In my revision/rewrite of DREAMER’S ROSE, I’ve come to the next place that needs a significant rewrite. Unfortunately, it’s one of those scenes. You know, where two characters first really get together. In other words, a sex scene.  Not an explicit one; I don’t write those.  It’s much more my style to sort of set up the situation, let things begin to warm up, and then figuratively draw the curtain and come back in the morning. You know, sort of pull out to a shot of waves crashing on the beach, like in the old movies. Still, there has to be enough there to let the reader know what’s not being said.

Difficult enough at the best of times. Much harder now that I’ve decided that this really should be a YA story. Not that I think sex should be completely ignored as if it doesn’t exist at all in YA stories. That’s disingenous and a discredit and disservice to the readers. They’re smarter than that.

It shouldn’t be thrown in without cause, just for the thrill of it, either of course.
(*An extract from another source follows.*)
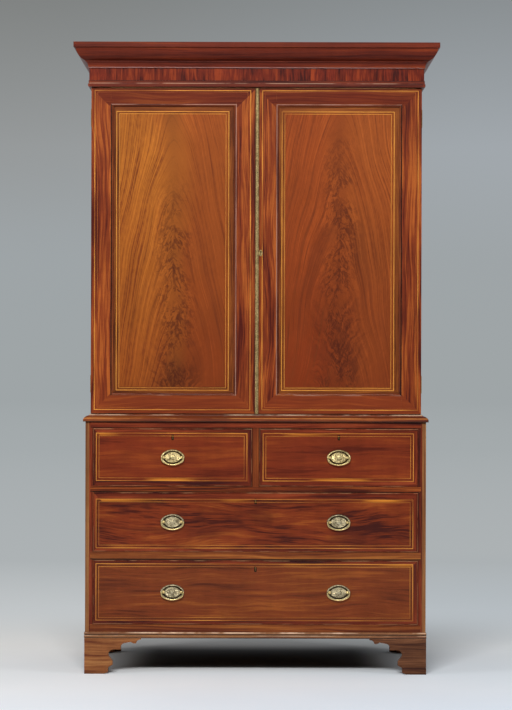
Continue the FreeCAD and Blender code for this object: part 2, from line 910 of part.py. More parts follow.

But where it belongs in a story, as it does in this one, it should be acknowledged. To an extent, the last third of this book doesn’t happen if this scene doesn’t happen, so I can’t just ignore it.

I think it requires a little extra delicacy, though, in an already delicate subject. It’s a difficult balance to strike.

As I sometimes do when writing difficult scenes, I’m reviewing other, published, well-regarded works for guidance. How did some of the authors I respect most handle similar situations? I’ve found my role model, I think, but not in YA literature. 

The approach, if I can pull it off, will be to go mostly to internal dialog. To focus almost exclusively on the character’s emotions.  It’s not going to be easy. I’ve already spent two days on the rewrite of this chapter and I’m not even up to the hard part, yet.